Bob, come on now; don’t you think it’s a little unreasonable to expect forgiveness of an imaginary creature?
For once I agree with you, Bob – christians often use lousy arguments and analogies. Jesus told far better stories (no surprise to a christian!).
But atheists unfortunately also use lousy analogies and arguments. Most of my recent comments have been aimed at what I see as similarly weak arguments and analogies that you have presented (weak because they are based on erroneous evidence, or misunderstandings). Jesus had a saying about “beams and motes”. : )
Hm. Can you give a specific example or two of the erroneous evidence that you refer to?
Decades back, probably in the 1950s, there was a radio interview with Theodore Sturgeon, whose science-fiction short stories were widely admired as fine examples of the craft of writing. But the interviewer, like most mainstream Americans of the era, had nothing but contempt for SF as a literary form and so asked Sturgeon the provocative question “Why is 90% of science fiction crap?”.

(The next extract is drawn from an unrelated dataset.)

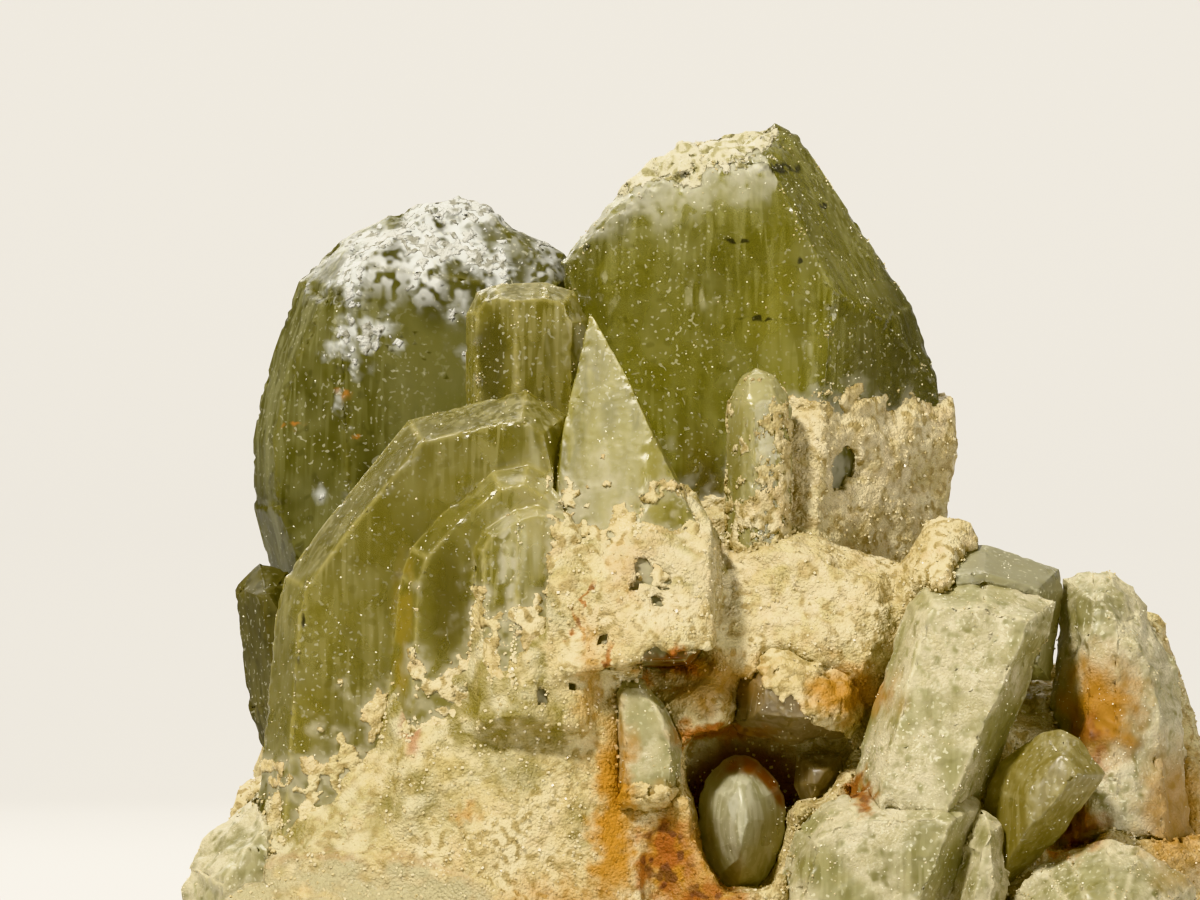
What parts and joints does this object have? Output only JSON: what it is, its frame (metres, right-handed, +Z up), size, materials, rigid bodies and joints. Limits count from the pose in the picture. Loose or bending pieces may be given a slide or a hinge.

Sturgeon snapped off the 1st thot that came to mind: “Because 90% of EVERYTHING is crap!”. But it has proved to be such a useful observation that it’s come to be known as Sturgeon’s Law, applying to everything from TV shows to music to politics to architecture to iPhone apps.
Not surprising, then, that it also applies to parables invented by Christian apologists. It undoubtedly applies to the stuff we atheists come up with as well.
Fortunately for all concerned, Darwinian selection kicks in almost immediately, and the stuff that survives is the GOOD stuff. You think that Beethoven was the only guy trying to compose classical music in the early 19th Century? Au contraire, Pierre! There were hundreds of people doing it. 90% of what they cranked out was crap and has been forgotten. Beethoven’s work fell almost entirely into the 10% worth preserving.
Thanks for that! Looks like material for another Word of the Day post.